-------- DATA EXTRACT --------

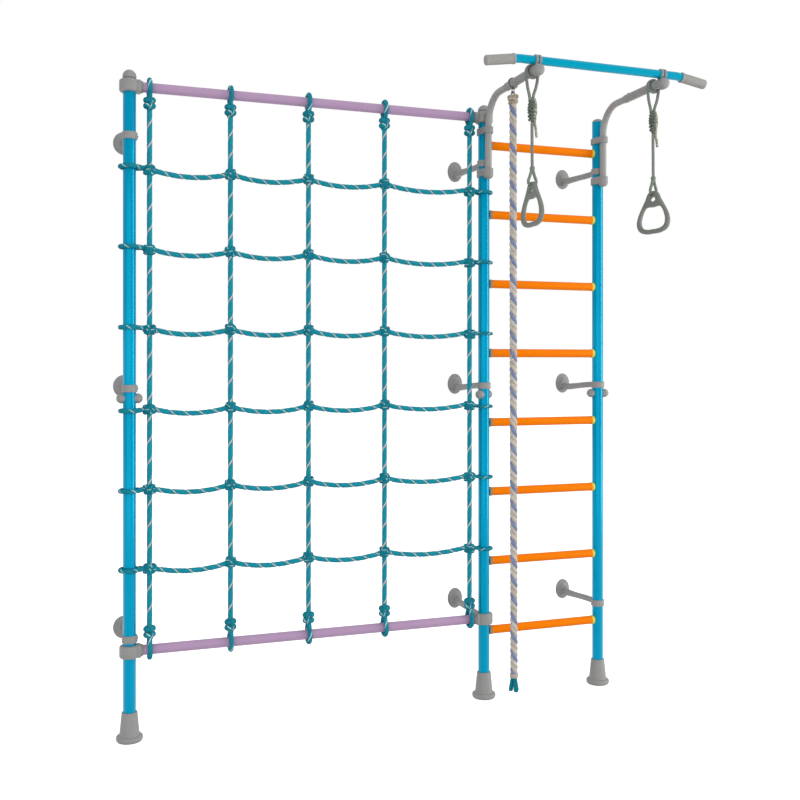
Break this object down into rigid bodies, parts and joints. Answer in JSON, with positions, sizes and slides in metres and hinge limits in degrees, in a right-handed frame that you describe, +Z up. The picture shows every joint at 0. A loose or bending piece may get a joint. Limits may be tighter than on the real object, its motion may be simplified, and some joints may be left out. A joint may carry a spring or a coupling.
{
  "type": "wall bars with a climbing net",
  "caption": "Home wall bars: steel posts on a wall with a ladder of rungs, a knotted climbing net, a pull-up bar, two rings and a climbing rope.",
  "frame": {"origin": "on the floor, at the centre of the middle post's foot", "axes": "+X along the wall towards the ladder, +Y to the wall, +Z up"},
  "size_m": [1.9912, 0.7576, 2.272],
  "materials": {
    "blue_enamel": "satin powder coat",
    "grey_enamel": "satin powder coat",
    "grey_plastic": "moulded, satin",
    "purple_enamel": "satin powder coat",
    "orange_enamel": "fine non-slip texture",
    "grip_rubber": "ribbed, matt",
    "ring_plastic": "moulded, fine grain",
    "net_rope": "laid rope with a light tracer strand",
    "grey_rope": "braided cord",
    "climbing_rope": "laid rope, cream and blue strands",
    "zinc_wire": "zinc plated"
  },
  "bodies": {
    "frame": {"post_left_lower": "blue_enamel", "post_left_upper": "blue_enamel", "foot_left": "grey_plastic", "cap_left": "grey_plastic", "joint_bolt_left": "grey_plastic", "post_middle_lower": "blue_enamel", "post_middle_upper": "blue_enamel", "foot_middle": "grey_plastic", "cap_middle": "grey_plastic", "joint_bolt_middle": "grey_plastic", "post_right_lower": "blue_enamel", "post_right_upper": "blue_enamel", "foot_right": "grey_plastic", "cap_right": "grey_plastic", "joint_bolt_right": "grey_plastic", "net_bar_top": "purple_enamel", "net_clamp_top_left": "grey_plastic", "net_clamp_top_middle": "grey_plastic", "net_bar_bottom": "purple_enamel", "net_clamp_bottom_left": "grey_plastic", "net_clamp_bottom_middle": "grey_plastic", "wall_bracket_top_left": "grey_plastic", "wall_bracket_top_middle": "grey_plastic", "wall_bracket_top_right": "grey_plastic", "wall_bracket_middle_left": "grey_plastic", "wall_bracket_middle_middle": "grey_plastic", "wall_bracket_middle_right": "grey_plastic", "wall_bracket_bottom_left": "grey_plastic", "wall_bracket_bottom_middle": "grey_plastic", "wall_bracket_bottom_right": "grey_plastic", "rung_1": "orange_enamel", "rung_2": "orange_enamel", "rung_3": "orange_enamel", "rung_4": "orange_enamel", "rung_5": "orange_enamel", "rung_6": "orange_enamel", "rung_7": "orange_enamel", "rung_8": "orange_enamel", "arm_left": "grey_enamel", "arm_clamp_upper_left": "grey_plastic", "arm_clamp_lower_left": "grey_plastic", "bar_holder_left": "grey_plastic", "grip_left": "grip_rubber", "arm_right": "grey_enamel", "arm_clamp_upper_right": "grey_plastic", "arm_clamp_lower_right": "grey_plastic", "bar_holder_right": "grey_plastic", "grip_right": "grip_rubber", "pull_up_bar": "blue_enamel", "climbing_net": "net_rope"},
    "left_sling": {"ring_sling_left": "grey_rope"},
    "left_cord": {"ring_cord_left": "grey_rope"},
    "left_ring_body": {"ring_left": "ring_plastic"},
    "right_sling": {"ring_sling_right": "grey_rope"},
    "right_cord": {"ring_cord_right": "grey_rope"},
    "right_ring_body": {"ring_right": "ring_plastic"},
    "hook": {"rope_hook": "zinc_wire"},
    "rope": {"climbing_rope": "climbing_rope", "rope_crown": "grey_plastic", "rope_end": "net_rope"}
  },
  "joints": [
    {"name": "left_sling_swing", "type": "hinge", "parent": "frame", "child": "left_sling", "pos_m": [0, -0.395, 2.226], "axis": [0, 1, 0], "range_deg": [-60, 60]},
    {"name": "left_cord_swing", "type": "hinge", "parent": "left_sling", "child": "left_cord", "pos_m": [0, -0.395, 2.0497], "axis": [-1, 0, 0], "range_deg": [-4, 60]},
    {"name": "left_ring_swing", "type": "hinge", "parent": "left_cord", "child": "left_ring_body", "pos_m": [0, -0.395, 1.8464], "axis": [-0.9994, -0.0349, 0], "range_deg": [-20, 60]},
    {"name": "right_sling_swing", "type": "hinge", "parent": "frame", "child": "right_sling", "pos_m": [0.485, -0.378, 2.226], "axis": [0, 1, 0], "range_deg": [-60, 60]},
    {"name": "right_cord_swing", "type": "hinge", "parent": "right_sling", "child": "right_cord", "pos_m": [0.485, -0.378, 2.0497], "axis": [-1, 0, 0], "range_deg": [-40, 60]},
    {"name": "right_ring_swing", "type": "hinge", "parent": "right_cord", "child": "right_ring_body", "pos_m": [0.485, -0.378, 1.8464], "axis": [-0.9816, -0.1908, 0], "range_deg": [-45, 60]},
    {"name": "hook_swing", "type": "hinge", "parent": "frame", "child": "hook", "pos_m": [0, -0.248, 2.226], "axis": [0, -1, 0], "range_deg": [-60, 60]},
    {"name": "rope_swing", "type": "hinge", "parent": "hook", "child": "rope", "pos_m": [0, -0.248, 2.194], "axis": [-1, 0, 0], "range_deg": [-5, 6]}
  ]
}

--------

### WRITTEN INSTRUCTION
Extract the complete data, matching each line exactly.

### ANSWER FOR THIS EXERCISE
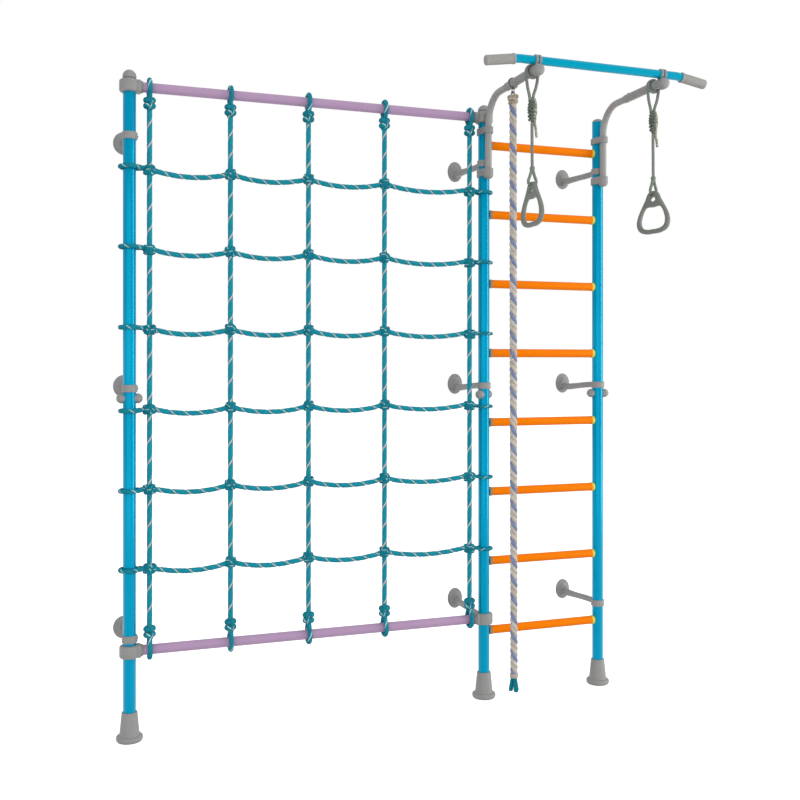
Break this object down into rigid bodies, parts and joints. Answer in JSON, with positions, sizes and slides in metres and hinge limits in degrees, in a right-handed frame that you describe, +Z up. The picture shows every joint at 0. A loose or bending piece may get a joint. Limits may be tighter than on the real object, its motion may be simplified, and some joints may be left out. A joint may carry a spring or a coupling.
{
  "type": "wall bars with a climbing net",
  "caption": "Home wall bars: steel posts on a wall with a ladder of rungs, a knotted climbing net, a pull-up bar, two rings and a climbing rope.",
  "frame": {"origin": "on the floor, at the centre of the middle post's foot", "axes": "+X along the wall towards the ladder, +Y to the wall, +Z up"},
  "size_m": [1.9912, 0.7576, 2.272],
  "materials": {
    "blue_enamel": "satin powder coat",
    "grey_enamel": "satin powder coat",
    "grey_plastic": "moulded, satin",
    "purple_enamel": "satin powder coat",
    "orange_enamel": "fine non-slip texture",
    "grip_rubber": "ribbed, matt",
    "ring_plastic": "moulded, fine grain",
    "net_rope": "laid rope with a light tracer strand",
    "grey_rope": "braided cord",
    "climbing_rope": "laid rope, cream and blue strands",
    "zinc_wire": "zinc plated"
  },
  "bodies": {
    "frame": {"post_left_lower": "blue_enamel", "post_left_upper": "blue_enamel", "foot_left": "grey_plastic", "cap_left": "grey_plastic", "joint_bolt_left": "grey_plastic", "post_middle_lower": "blue_enamel", "post_middle_upper": "blue_enamel", "foot_middle": "grey_plastic", "cap_middle": "grey_plastic", "joint_bolt_middle": "grey_plastic", "post_right_lower": "blue_enamel", "post_right_upper": "blue_enamel", "foot_right": "grey_plastic", "cap_right": "grey_plastic", "joint_bolt_right": "grey_plastic", "net_bar_top": "purple_enamel", "net_clamp_top_left": "grey_plastic", "net_clamp_top_middle": "grey_plastic", "net_bar_bottom": "purple_enamel", "net_clamp_bottom_left": "grey_plastic", "net_clamp_bottom_middle": "grey_plastic", "wall_bracket_top_left": "grey_plastic", "wall_bracket_top_middle": "grey_plastic", "wall_bracket_top_right": "grey_plastic", "wall_bracket_middle_left": "grey_plastic", "wall_bracket_middle_middle": "grey_plastic", "wall_bracket_middle_right": "grey_plastic", "wall_bracket_bottom_left": "grey_plastic", "wall_bracket_bottom_middle": "grey_plastic", "wall_bracket_bottom_right": "grey_plastic", "rung_1": "orange_enamel", "rung_2": "orange_enamel", "rung_3": "orange_enamel", "rung_4": "orange_enamel", "rung_5": "orange_enamel", "rung_6": "orange_enamel", "rung_7": "orange_enamel", "rung_8": "orange_enamel", "arm_left": "grey_enamel", "arm_clamp_upper_left": "grey_plastic", "arm_clamp_lower_left": "grey_plastic", "bar_holder_left": "grey_plastic", "grip_left": "grip_rubber", "arm_right": "grey_enamel", "arm_clamp_upper_right": "grey_plastic", "arm_clamp_lower_right": "grey_plastic", "bar_holder_right": "grey_plastic", "grip_right": "grip_rubber", "pull_up_bar": "blue_enamel", "climbing_net": "net_rope"},
    "left_sling": {"ring_sling_left": "grey_rope"},
    "left_cord": {"ring_cord_left": "grey_rope"},
    "left_ring_body": {"ring_left": "ring_plastic"},
    "right_sling": {"ring_sling_right": "grey_rope"},
    "right_cord": {"ring_cord_right": "grey_rope"},
    "right_ring_body": {"ring_right": "ring_plastic"},
    "hook": {"rope_hook": "zinc_wire"},
    "rope": {"climbing_rope": "climbing_rope", "rope_crown": "grey_plastic", "rope_end": "net_rope"}
  },
  "joints": [
    {"name": "left_sling_swing", "type": "hinge", "parent": "frame", "child": "left_sling", "pos_m": [0, -0.395, 2.226], "axis": [0, 1, 0], "range_deg": [-60, 60]},
    {"name": "left_cord_swing", "type": "hinge", "parent": "left_sling", "child": "left_cord", "pos_m": [0, -0.395, 2.0497], "axis": [-1, 0, 0], "range_deg": [-4, 60]},
    {"name": "left_ring_swing", "type": "hinge", "parent": "left_cord", "child": "left_ring_body", "pos_m": [0, -0.395, 1.8464], "axis": [-0.9994, -0.0349, 0], "range_deg": [-20, 60]},
    {"name": "right_sling_swing", "type": "hinge", "parent": "frame", "child": "right_sling", "pos_m": [0.485, -0.378, 2.226], "axis": [0, 1, 0], "range_deg": [-60, 60]},
    {"name": "right_cord_swing", "type": "hinge", "parent": "right_sling", "child": "right_cord", "pos_m": [0.485, -0.378, 2.0497], "axis": [-1, 0, 0], "range_deg": [-40, 60]},
    {"name": "right_ring_swing", "type": "hinge", "parent": "right_cord", "child": "right_ring_body", "pos_m": [0.485, -0.378, 1.8464], "axis": [-0.9816, -0.1908, 0], "range_deg": [-45, 60]},
    {"name": "hook_swing", "type": "hinge", "parent": "frame", "child": "hook", "pos_m": [0, -0.248, 2.226], "axis": [0, -1, 0], "range_deg": [-60, 60]},
    {"name": "rope_swing", "type": "hinge", "parent": "hook", "child": "rope", "pos_m": [0, -0.248, 2.194], "axis": [-1, 0, 0], "range_deg": [-5, 6]}
  ]
}